Kevin Hillstrom: MineThatData

Exploring How Customers Interact With Advertising, Products, Brands, and Channels, using Multichannel Forensics.

March 12, 2007

Paid Search: New Or Existing Customers?

Catalogers enjoyed a blissful business model. They targeted the customer they wanted to acquire, or they sent catalogs to best customers, in an effort to increase customer loyalty.

Online marketing ends that wonderful fairy tale. Take paid search. You pay for a keyword. Customers click on your link, and hopefully purchase merchandise.

Who clicked on that link? Existing, loyal customers? Inactive customers? First time purchasers?

Multichannel retailers with good customer databases know the percentage of paid search respondents who are existing customers. The greater the percentage, the less effective paid search might be over time, as you simply pay Google to steer your existing customers back to you.

More important, however, is the loss of control over the growth of your online channel. With catalogs, you set aside a portion of your circulation for prospecting purposes. You strategically determine the long-term growth rate of your business. With search (especially with natural search), you don't control the long-term growth rate of your business. Google determines the long-term growth rate of your business.

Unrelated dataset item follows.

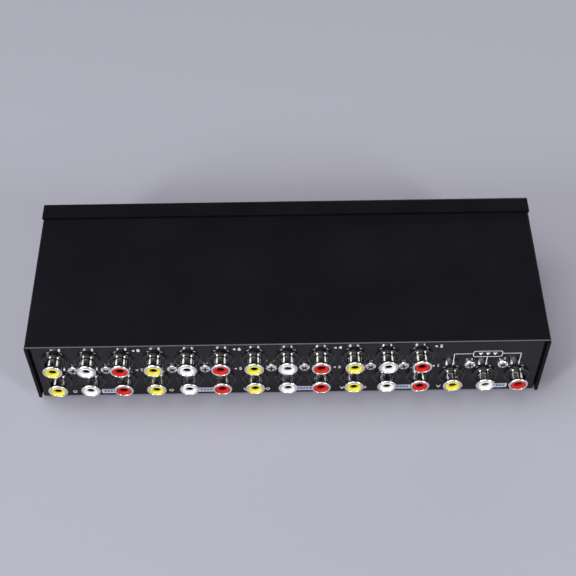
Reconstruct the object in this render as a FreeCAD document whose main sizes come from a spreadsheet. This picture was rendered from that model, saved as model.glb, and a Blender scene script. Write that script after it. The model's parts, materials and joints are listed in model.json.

Multichannel CEOs and CMOs: Your task for Tuesday morning is to sit down with your analytical folks, and learn if Google drives existing customers to your site, or new customers to your site. If Google is used by your existing customer base, you have the potential for long-term growth problems, as you may not have a healthy source of new customers to prospect to. If this is the case, today is a good time to start considering how you will find new customers.